Task description >> Return only the lines running from the line with "Recreate this object" down to the line with "const plateCornerRadius = 1.8;", both included, exactly as they appear.

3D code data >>
##############################

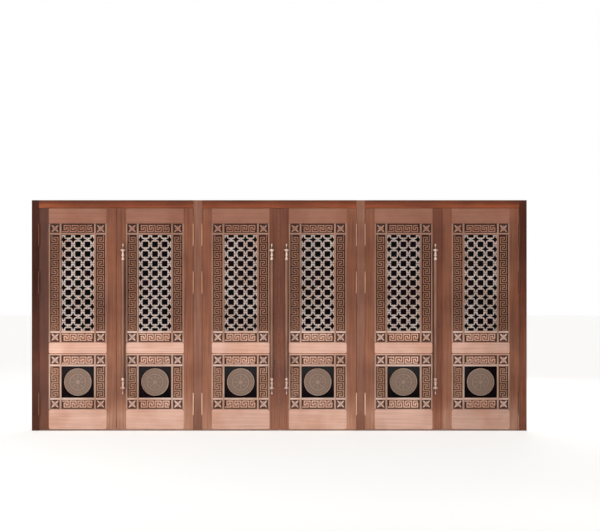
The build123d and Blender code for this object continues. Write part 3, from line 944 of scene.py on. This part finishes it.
def bead_ring(shape, bottom, top):
    """A mitred frame of beads inside an opening of the leaf's back, with its inner arris taken off."""
    # distance in from the opening's edge, and depth
    section = [(BEAD_PLAY, BEAD_FRONT), (BEAD, BEAD_FRONT), (BEAD, BEAD_BACK - BEAD_ARRIS)]
    section += [(BEAD - BEAD_ARRIS, BEAD_BACK), (BEAD_PLAY, BEAD_BACK)]
    rings = []
    for side, z in ((-1, bottom), (1, bottom), (1, top), (-1, top)):
        inwards = 1 if z == bottom else -1
        rings.append([shape.verts.new((side * (HALF_LIP - d), y, z + inwards * d)) for d, y in section])
    skinned(shape, rings + rings[:1])


beads, screw_points = bmesh.new(), []
for bottom, top in PANELS:
    low, high = bottom + LIP, top - LIP
    bead_ring(beads, low, high)
    middle_of_bead = (BEAD - BEAD_ARRIS) / 2
    tall, wide = high - low - 2 * middle_of_bead, 2 * (HALF_LIP - middle_of_bead)
    for length, is_upright in ((tall, True), (wide, False)):
        number = round(length / SCREW_SPACING)
        for k in range(number):
            along = (k + 0.5) * length / number - length / 2
            for side in (-1, 1):
                if is_upright:
                    screw_points.append((side * wide / 2, BEAD_BACK, (low + high) / 2 + along))
                else:
                    screw_points.append((along, BEAD_BACK, (low + high) / 2 + side * tall / 2))
bmesh.ops.recalc_face_normals(beads, faces=beads.faces)
# Drawn bronze, brushed and toned lightly, as it is seen only from inside: even and a little shiny.
bead_bronze = metal("glazing_bead_bronze", "#8E5C48", "#5E382A", MARKS_UP, roughness=0.38)
# Turned stainless steel: pale grey and bright. Its turning marks are far too fine to show, and are
# drawn as a coarse shimmer.
STEEL_GRAIN = 11.11
screw_steel = metal(
    "bead_screw_steel",
    "#A8A29A",
    "#7E7872",
    (STEEL_GRAIN, STEEL_GRAIN, STEEL_GRAIN),
    metallic=0.9,
    roughness=0.3,
)
bead_screws, given = new_tree("bead_screws", {"Geometry": "Geometry", "Screw": "Object"})
driven = add(
    bead_screws,
    "GeometryNodeInstanceOnPoints",
    {
        "Points": given["Geometry"],
        "Instance": copied(bead_screws, given, "Screw"),
        "Rotation": (-math.pi / 2, 0, 0),
    },
)
close_tree(bead_screws, driven.outputs[0], screw_steel)
BEAD_SCREW = [(3.4, -1), (3.4, 0.1), (3, 0.3), (1.2, 0.3), (1, -0.6)]  # a head with a socket in it
loose_screw = part("loose_screw", turned(BEAD_SCREW, sides=10))
screws = grown(bead_screws, screw_points, {"Screw": loose_screw})
bpy.data.objects.remove(loose_screw)
for leaf in LEAVES:
    hung(beads, leaf, f"leaf_{leaf}_glazing_beads", [bead_bronze])
    hung(screws, leaf, f"leaf_{leaf}_bead_screws", [screw_steel], smooth=40)
beads.free()
screws.free()


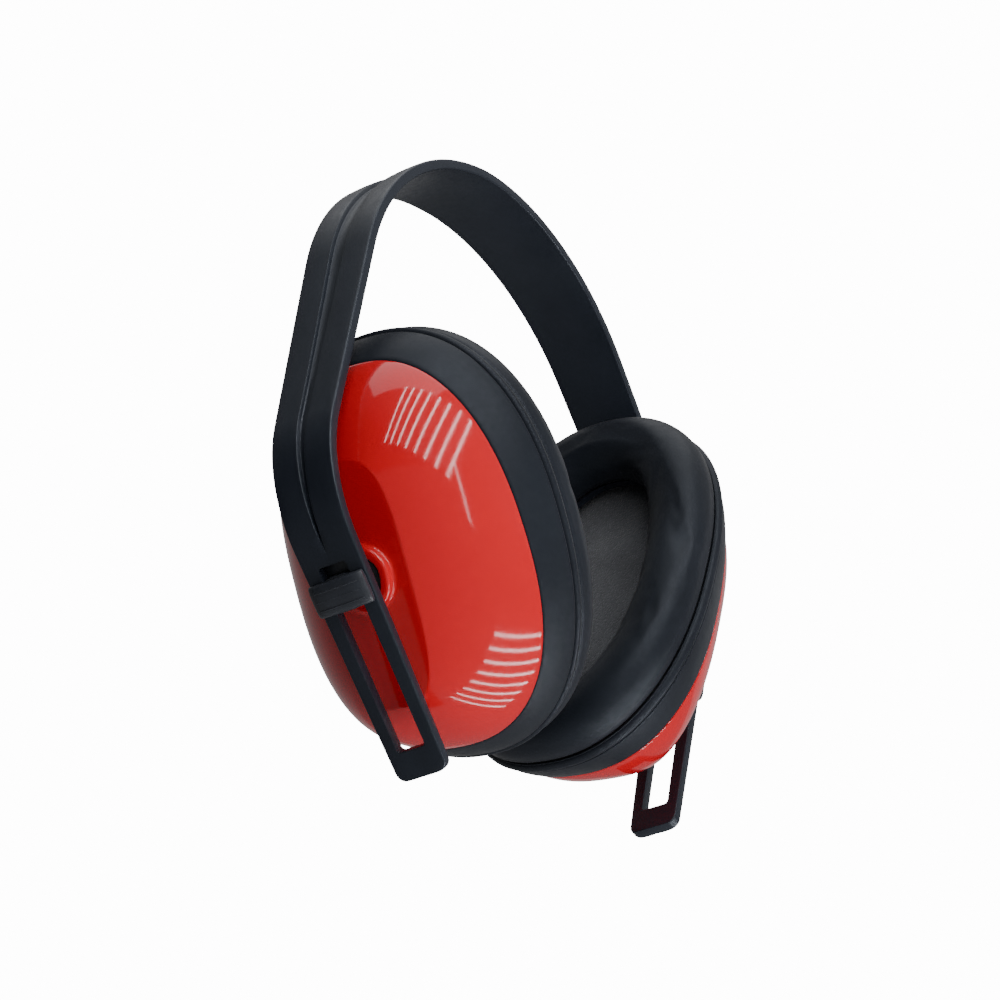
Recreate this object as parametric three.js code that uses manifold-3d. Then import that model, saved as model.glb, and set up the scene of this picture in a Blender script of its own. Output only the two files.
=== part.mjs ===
// Earmuff hearing protector: a one-piece moulded headband and two swivelling ear cups.
// Millimetres, +Z up, +X to the right cup. The origin is on the underside of the band's crown,
// where the band rests on the head. Both cups hang on sliders in the slots of the band's legs.
import * as THREE from 'three';
import { mergeVertices } from 'three/addons/utils/BufferGeometryUtils.js';
import Module from 'manifold-3d';

const wasm = await Module();
wasm.setup();

// Headband: crown arc, straight flank, elbow arc and straight slotted leg, along its mid-surface
const bandThickness = 2.76;
const crownRadius = 64;
const flankSlope = THREE.MathUtils.degToRad(64.3);
const flankLength = 54.2;
const elbowRadius = 33.1;
const legSlope = THREE.MathUtils.degToRad(119.4);
const legLength = 57.8;
const crownWidth = 22.5;
const elbowWidth = 17.4;
const legEndWidth = 13.7;
const edgeBevel = 0.55;
const legCornerRadius = 2.4;

// Channel down the middle of the band's outer face
const channelDepth = 1;
const channelCrownWidth = 6.4;
const channelElbowWidth = 1.9;
const channelTipBelowElbow = 1.7;

// Slot in each leg, measured down the leg from the elbow
const slotTop = 4.7;
const slotBottom = 50.9;
const slotWidth = 7.7;
const slotCornerRadius = 0.9;

// Slider: a saddle on the outer face with a tongue in the slot, and a plate on the inner face
const fit = 0.3;
const clipWidth = 15.2;
const clipHeight = 7.8;
const clipThickness = 2.6;
const clipEdgeThickness = 1.1;
const tongueWidth = slotWidth - 2 * fit;
const tongueHeight = 8.4;
const tongueCornerRadius = 1.6;
const plateWidth = 13;
const plateHeight = 12.5;
const plateMiddle = 2.05;
const plateThickness = 1.6;
const plateCornerRadius = 1.8;

// Ball joint between the slider and the cup
const ballInboard = 10;
const ballRadius = 4.2;
const studRadius = 2.1;
const studFlangeRadius = 3.4;
const studFlangeThickness = 1;
const bushRadius = 5.7;
const bushFront = 2.3;
const bushBack = -3.4;
const bossRadius = 8;
const bossBore = 6.1;
const bossLipBore = 5.55;
const bossRise = 2.2;
const bossChamfer = 0.75;
const bossLipDepth = 0.8;
const housingDepth = 6.4;
const capThickness = 1.8;
const capChamfer = 0.6;

// Cup outlines are superellipses, some a little egg-shaped. Each has a depth inboard of the
// leg's mid-surface, half width a, half height b, squareness p, egg and height of its centre.
const plateau = { depth: 9.4, a: 12, b: 29.2, p: 3.4, egg: 0.03, up: -1.8 };
const domeRim = { depth: 30.1, a: 32.7, b: 47, p: 2.33, egg: -0.05, up: 1 };
const seam = { depth: 41.8, a: 37.6, b: 52.3, p: 2.26, egg: 0.01, up: 1.6 };
const domeStartAngle = 0.49;
const domeEndAngle = 1.19;
const wall = 2;
const skirtBulge = 0.14;
const flangeEnd = 0.86;

// Cushion: a vinyl skirt stretched over the cup's flange, welded at the seam to a vinyl cover
const skinThickness = 0.9;
const seamGrip = 1.8;
const cushionDepth = 12.2;
const cushionRing = 17.6;
const baseThickness = 1.8;
const collarDepth = 4;
const collarInset = 4.4;
const collarThickness = 1.6;
const collarFlare = 2;
const archPower = 0.75;
const linerOutline = { depth: 32.5, a: 28.6, b: 43.3, p: 2.3, egg: 0, up: 1.5 };
const linerThickness = 6.5;
const linerRound = 1.5;

// How each cup sits at rest: slider distance below the elbow, and the cup's swivel about the
// leg, tilt towards it, and roll in its own plane
const sides = [
  { name: 'left', turn: Math.PI, slider: 11.7, swivel: -0.036, tilt: -0.105, roll: -0.098 },
  { name: 'right', turn: 0, slider: 9.4, swivel: -0.004, tilt: -0.099, roll: 0.155 },
];

// Number of steps round each outline
const cupSteps = 36;
const pinSteps = 14;
const bossSteps = 24;

// --- shape helpers -------------------------------------------------------------------------

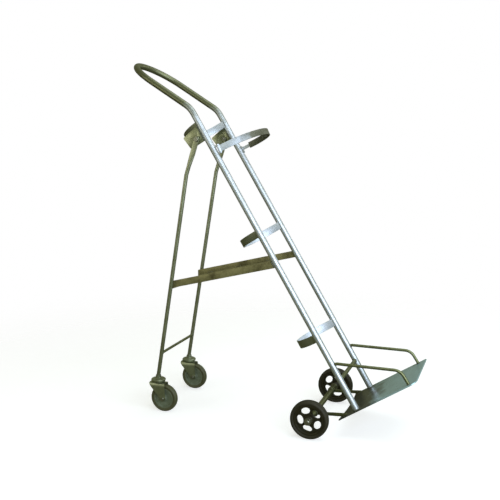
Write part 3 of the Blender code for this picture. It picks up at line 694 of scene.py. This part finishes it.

##############################

Final answer >>
Recreate this object as parametric three.js code that uses manifold-3d. Then import that model, saved as model.glb, and set up the scene of this picture in a Blender script of its own. Output only the two files.
=== part.mjs ===
// Earmuff hearing protector: a one-piece moulded headband and two swivelling ear cups.
// Millimetres, +Z up, +X to the right cup. The origin is on the underside of the band's crown,
// where the band rests on the head. Both cups hang on sliders in the slots of the band's legs.
import * as THREE from 'three';
import { mergeVertices } from 'three/addons/utils/BufferGeometryUtils.js';
import Module from 'manifold-3d';

const wasm = await Module();
wasm.setup();

// Headband: crown arc, straight flank, elbow arc and straight slotted leg, along its mid-surface
const bandThickness = 2.76;
const crownRadius = 64;
const flankSlope = THREE.MathUtils.degToRad(64.3);
const flankLength = 54.2;
const elbowRadius = 33.1;
const legSlope = THREE.MathUtils.degToRad(119.4);
const legLength = 57.8;
const crownWidth = 22.5;
const elbowWidth = 17.4;
const legEndWidth = 13.7;
const edgeBevel = 0.55;
const legCornerRadius = 2.4;

// Channel down the middle of the band's outer face
const channelDepth = 1;
const channelCrownWidth = 6.4;
const channelElbowWidth = 1.9;
const channelTipBelowElbow = 1.7;

// Slot in each leg, measured down the leg from the elbow
const slotTop = 4.7;
const slotBottom = 50.9;
const slotWidth = 7.7;
const slotCornerRadius = 0.9;

// Slider: a saddle on the outer face with a tongue in the slot, and a plate on the inner face
const fit = 0.3;
const clipWidth = 15.2;
const clipHeight = 7.8;
const clipThickness = 2.6;
const clipEdgeThickness = 1.1;
const tongueWidth = slotWidth - 2 * fit;
const tongueHeight = 8.4;
const tongueCornerRadius = 1.6;
const plateWidth = 13;
const plateHeight = 12.5;
const plateMiddle = 2.05;
const plateThickness = 1.6;
const plateCornerRadius = 1.8;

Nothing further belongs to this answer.